D’où le duel entre un dinosaure et un psy ?
J’ai pensé la pièce comme une session de thérapie où l’on parle du passé pour résoudre le présent… Dans cette relation, chacun défend un point de vue. Le dinosaure remonte toujours plus loin dans le temps pour montrer qu’« avant, c’était mieux ». Mais ce geste commun n’est pas forcément curatif, ni exact. On finit par regarder le passé à travers un filtre – comme sur Instagram, on supprime ce qu’on n’aime pas, ce qu’on ne veut pas voir, et il nous reste l’image manipulée d’une chose qui n’a jamais existé, mais dont on se dit « comme c’était bien ! ».

C’est une attitude générationnelle, une dégénération postmoderne ?
Non, toutes les générations ont fait ça, cette nostalgie – fictionnelle ou pas – a toujours été là, et au-delà des frontières ! D’où l’idée d’« atlas de la mélancolie » : quantité de villes européennes ont cultivé ce sentiment. En face, celui qui joue le thérapeute tire vers le présent, tente de montrer qu’il s’agit d’un symptôme, partagé par tous dans toutes les cultures – l’envie de revenir en arrière, et en même temps, dans un élan contradictoire, de vivre le présent, de profiter de l’instant. À force de regretter le passé, on finit par passer à côté de ce qui se passe « ici maintenant ». Cette tension paradoxale est aussi une métaphore du théâtre, en tant qu’art qui régurgite constamment des textes et des références du passé, tout en étant un art vivant, de l’instant, dont la temporalité est celle de la performance. La pièce « Before » se situe dans cette duplicité.

Ça parle aussi de ton parcours de metteur en scène, marqué par l’écriture de textes originaux, à partir du travail au plateau, sans se priver des textes du répertoire ?

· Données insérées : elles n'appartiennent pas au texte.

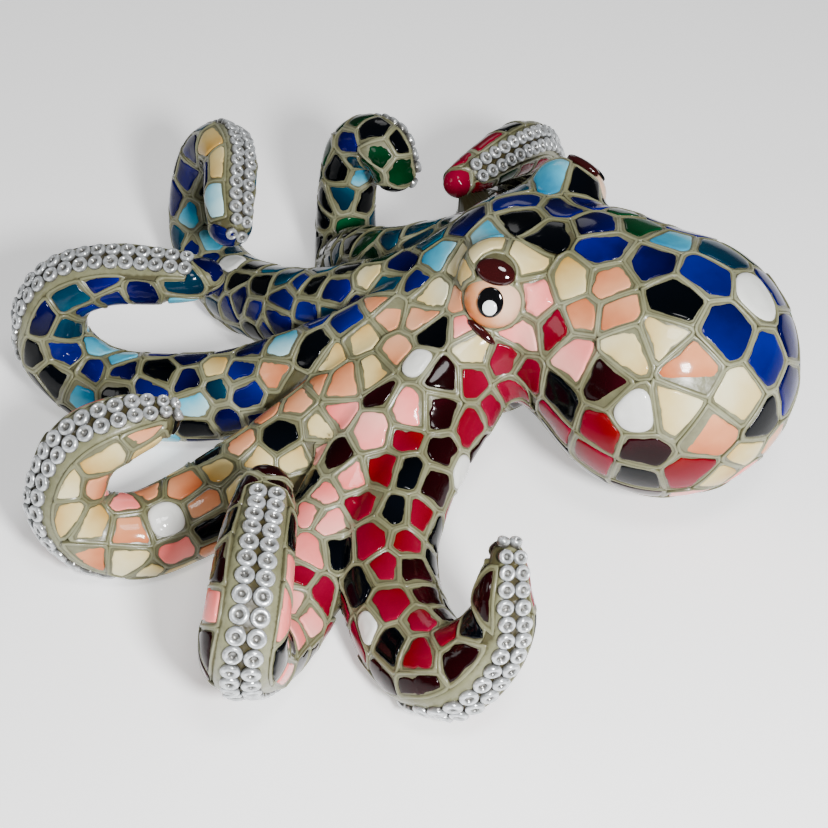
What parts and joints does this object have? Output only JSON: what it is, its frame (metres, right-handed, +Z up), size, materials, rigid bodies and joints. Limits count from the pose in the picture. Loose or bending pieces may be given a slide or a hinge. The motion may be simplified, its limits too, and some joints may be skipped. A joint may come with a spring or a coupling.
{
  "type": "mosaic octopus figurine",
  "caption": "Rigid octopus figurine with a round sac, raised eyes and outstretched curled arms, set with glossy mosaic tiles in pale grout.",
  "frame": {"origin": "on the table, under the middle of the bounding box", "axes": "+Z up; the arms reach towards -X and the round sac hangs over +X; the figure's own left eye is on the -Y side"},
  "size_m": [0.2104, 0.2404, 0.0733],
  "materials": {
    "casting": "cast resin, pale grey-beige like grout, with an olive-brown wash in the joints",
    "sucker_pearl": "silvery pearl paint under clear gloss",
    "eye_glaze": "glossy peach glaze",
    "enamel_black": "glossy poured enamel",
    "enamel_white": "glossy poured enamel",
    "enamel_maroon": "glossy poured enamel",
    "enamel_crimson": "glossy poured enamel",
    "enamel_pink": "glossy poured enamel",
    "enamel_peach": "glossy poured enamel",
    "enamel_cream": "glossy poured enamel",
    "enamel_royal_blue": "glossy poured enamel",
    "enamel_navy": "glossy poured enamel",
    "enamel_light_blue": "glossy poured enamel, white shading to turquoise",
    "enamel_teal": "glossy poured enamel",
    "enamel_green": "glossy poured enamel",
    "pearl": "glossy pearl-white cabochon"
  },
  "bodies": {
    "root": {"head": "casting", "mantle": "casting", "arm_1": "casting", "arm_2": "casting", "arm_3": "casting", "arm_4": "casting", "arm_5": "casting", "arm_6": "casting", "arm_7": "casting", "arm_8": "casting", "suckers_1": "sucker_pearl", "suckers_2": "sucker_pearl", "suckers_3": "sucker_pearl", "suckers_4": "sucker_pearl", "suckers_5": "sucker_pearl", "suckers_6": "sucker_pearl", "suckers_7": "sucker_pearl", "suckers_8": "sucker_pearl", "eye_left": "eye_glaze", "eye_right": "eye_glaze", "pupil_left": "enamel_black", "pupil_right": "enamel_black", "glint_left": "enamel_white", "glint_right": "enamel_white", "brow_tile_left": "enamel_maroon", "brow_tile_right": "enamel_maroon", "tiles_crimson": "enamel_crimson", "tiles_maroon": "enamel_maroon", "tiles_black": "enamel_black", "tiles_pink": "enamel_pink", "tiles_peach": "enamel_peach", "tiles_cream": "enamel_cream", "tiles_royal_blue": "enamel_royal_blue", "tiles_navy": "enamel_navy", "tiles_light_blue": "enamel_light_blue", "tiles_teal": "enamel_teal", "tiles_green": "enamel_green", "pearls": "pearl"}
  },
  "joints": []
}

Mon travail avec le collectif Teatro Praga est effectivement traversé par cette tension : regarder en arrière, mais s’inscrire le plus intensément possible dans le moment présent. Quand on va chercher un texte du répertoire, c’est pour faire entendre notre voix, sans notion de reproduction des classiques ou de respect pour l’auteur. Mais la majorité de nos pièces sont écrites en collectif, de façon collaborative, ce qui nous donne une plus grande liberté.